I guess I would just prefer to be intellectually honest then toe the Evangelical party line.
Tim, if we accept that we know nothing of God except through Christ's incarnation (or God's incarnation in Christ), then we can still ask ourselves, "How did God's incarnation of himself view the Hebrew Scriptures?" Jesus treated the Hebrew Scriptures with care and referred to them as an everlasting message from God (Mt 5:17-20; 15:1-9) and unbreakable (Jn 10:35). So, it seems to me that Jesus upheld the Hebrew Scriptures as valuable and containing some sort of communication from/of God. Therefore, the Hebrews had some knowledge of God before Christ's incarnation. Whether or not it was perfect knowledge is another topic.
Dan,
As an insider, I can have a high view of scripture. I understand how theologians have generally put the puzzle together. However, put yourself in the position of an outsider. Would you accept these explanations if applied to the Koran?
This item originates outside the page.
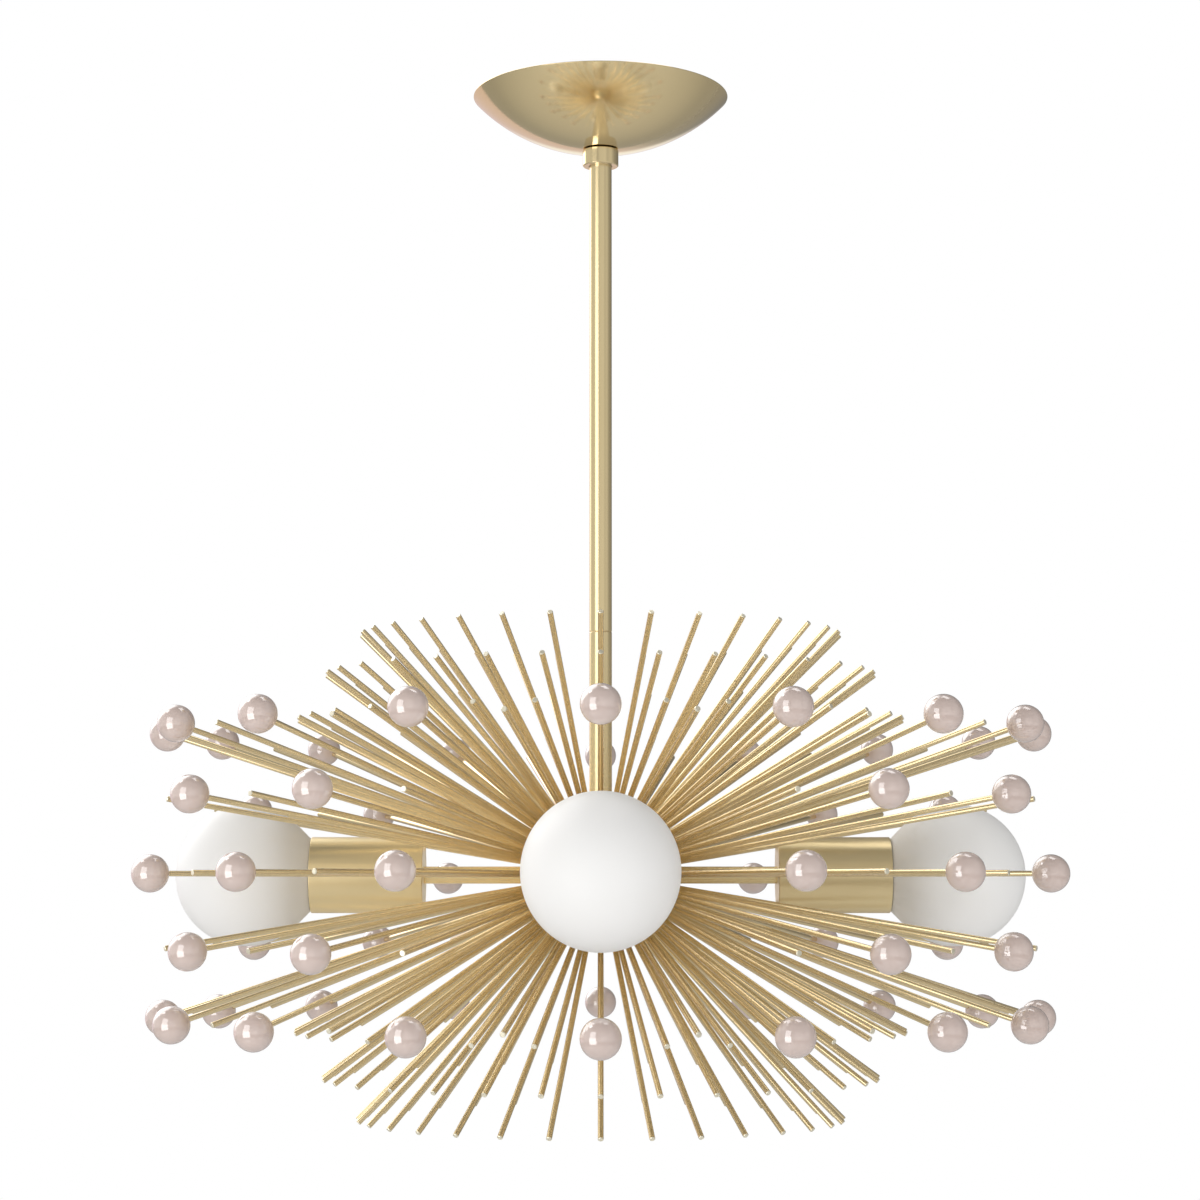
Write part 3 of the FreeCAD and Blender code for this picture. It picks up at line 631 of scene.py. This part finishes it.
threadPitch = 3.62  # of the lamps and their sockets
threadRow = 0.4
threadFade = 2.0
socketSizes = {"armRadius": 4.75, "armBore": 3.5, "armStart": 14.0, "armEnd": 112.0,
               "cupRadius": 21.1, "cupWall": 0.9, "cupStart": 98.3, "cupEnd": 160.9, "cupFloor": 1.5,
               "hole": 4.8, "bodyRadius": 17.5, "bodyStart": 104.0, "bodyEnd": 151.0,
               "wireRadius": 3.0, "shellBore": 13.5, "shellWall": 0.5, "well": 14.05,
               "contactFloor": 126.53, "contactTop": 127.53, "contactRadius": 7.0,
               "buttonHeight": 0.4, "buttonFoot": 3.4, "buttonTop": 2.8, "threadDepth": 0.45}


def makeSocket(side, armRadius, armBore, armStart, armEnd, cupRadius, cupWall, cupStart, cupEnd, cupFloor,
               hole, bodyRadius, bodyStart, bodyEnd, wireRadius, shellBore, shellWall, well, contactFloor,
               contactTop, contactRadius, buttonHeight, buttonFoot, buttonTop, threadDepth):
    place = armPlace(side)
    arm = turned(side + "ArmTube", [
        (armBore, armStart), (armRadius, armStart, 0.2), (armRadius, armEnd, 0.2), (armBore, armEnd)],
        sides=48, place=place)
    fit(arm, "fixture", "satin_brass", drawnBrass, side + "_arm")
    inner = cupRadius - cupWall
    floor = cupStart + cupFloor
    cup = turned(side + "SocketCup", [
        (hole, cupStart, 0.2), (cupRadius, cupStart, 0.45), (cupRadius, cupEnd, 0.2),
        (inner, cupEnd, 0.2), (inner, floor, 0.4), (hole, floor, 0.2)], sides=128, place=place)
    fit(cup, "fixture", "satin_brass", cupBrass, side + "_cup")
    body = turned(side + "SocketBody", [
        (hole, bodyStart, 0.3), (bodyRadius, bodyStart, 1.2), (bodyRadius, bodyEnd, 0.8),
        (well, bodyEnd, 0.3), (well, contactFloor), (wireRadius, contactFloor, 0.3),
        (wireRadius, armEnd), (hole, armEnd)], place=place)
    fit(body, "fixture", "socket_ceramic", socketCeramic, side + "_insulator")
    outer = shellBore + shellWall
    thread = screwThread(contactFloor + 1, bodyEnd - 0.6, threadPitch, threadDepth, threadFade)

    def inside(radius, height, angle):
        return thread(radius, height, angle) if radius < outer - shellWall / 2 else 0.0

    shell = turned(side + "ScrewShell", [
        *stacked(shellBore, contactFloor, bodyEnd, threadRow), (outer, bodyEnd), (outer, contactFloor)],
        place=place, relief=inside)
    fit(shell, "fixture", "socket_metal", capMetal, side + "_screw_shell")
    contact = turned(side + "SocketContact", [
        (0, contactFloor), (contactRadius, contactFloor), (contactRadius, contactTop - buttonHeight, 0.2),
        (buttonFoot, contactTop - buttonHeight, 0.3), (buttonTop, contactTop, 0.3), (0, contactTop)],
        sides=48, place=place)
    fit(contact, "fixture", "socket_metal", plainBrass, side + "_contact")


lampSizes = {"globe": 39.4, "centre": 197.1, "wall": 1.0, "cap": 13.15, "neckEnd": 154.53, "flare": 1.2,
             "shoulder": 132.53, "taperEnd": 129.03, "taperRadius": 6.0, "shoulderRadius": 11.0,
             "tip": 127.83, "tipRadius": 4.5, "threadDepth": 0.75}


def makeLamp(side, globe, centre, wall, cap, neckEnd, flare, shoulder, taperEnd, taperRadius,
             shoulderRadius, tip, tipRadius, threadDepth):
    place = armPlace(side)
    opal = turned(side + "OpalGlobe", [
        *arcPoints(centre, globe, 90, -45, 46), (cap + flare, neckEnd + flare, 0.8), (cap, neckEnd),
        (cap - wall * math.sqrt(2), neckEnd), *arcPoints(centre, globe - wall, -45, 90, 34)],
        sides=96, place=place)
    fit(opal, side + "_lamp", "opal_glass", opalGlass, side + "_globe")
    base = turned(side + "LampCap", [
        (0, tip), (tipRadius, tip, 0.5), (tipRadius, taperEnd), (taperRadius, taperEnd, 0.5),
        (shoulderRadius, shoulder, 0.3), *stacked(cap, shoulder + 0.3, neckEnd - 2.4, threadRow),
        (cap, neckEnd - 0.2), (0, neckEnd)], place=place,
        relief=screwThread(shoulder + 0.6, neckEnd - 3.0, threadPitch, -threadDepth, threadFade))
    fit(base, side + "_lamp", "lamp_cap", (capMetal, capGlass), side + "_lamp_cap")
    # the glass between the tip and the shoulder
    spots = base.data.attributes["ownPlace"].data
    for face in base.data.polygons:
        reach = sum(spots[k].vector.z for k in face.vertices) / len(face.vertices)
        if taperEnd * mm + 1e-5 < reach < shoulder * mm:
            face.material_index = 1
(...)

For instance, you could say that the verses in Matthew simply indicate that Jesus believed that His earthly work didn't invalidate God's interaction with the Hebrew people through the Law (not necessarily the whole OT). However, this raises the issue of who gave Paul the right to decide that part of the Law was no longer required (most Orthodox Jews wouldn't buy into the purity vs. ritual time-bounded argument). Does Paul contradict Jesus? As far as the John 10 reference, it appears that the writer of Psalms 82:6 indicates that the Hebrews should view themselves as gods or children of God. Is Christ declaring His divinity or declaring that He is a mediator god and reminding his listeners that they are also gods/children of gods. Remember Christ's statement that "the kingdom is already within you."
Perhaps, Emerson was right and Jesus was preaching New Age spirituality.
I would prefer to assert that Christ comes from God because He addresses mankind's existential dilemma than defending all the loose-ends within scripture.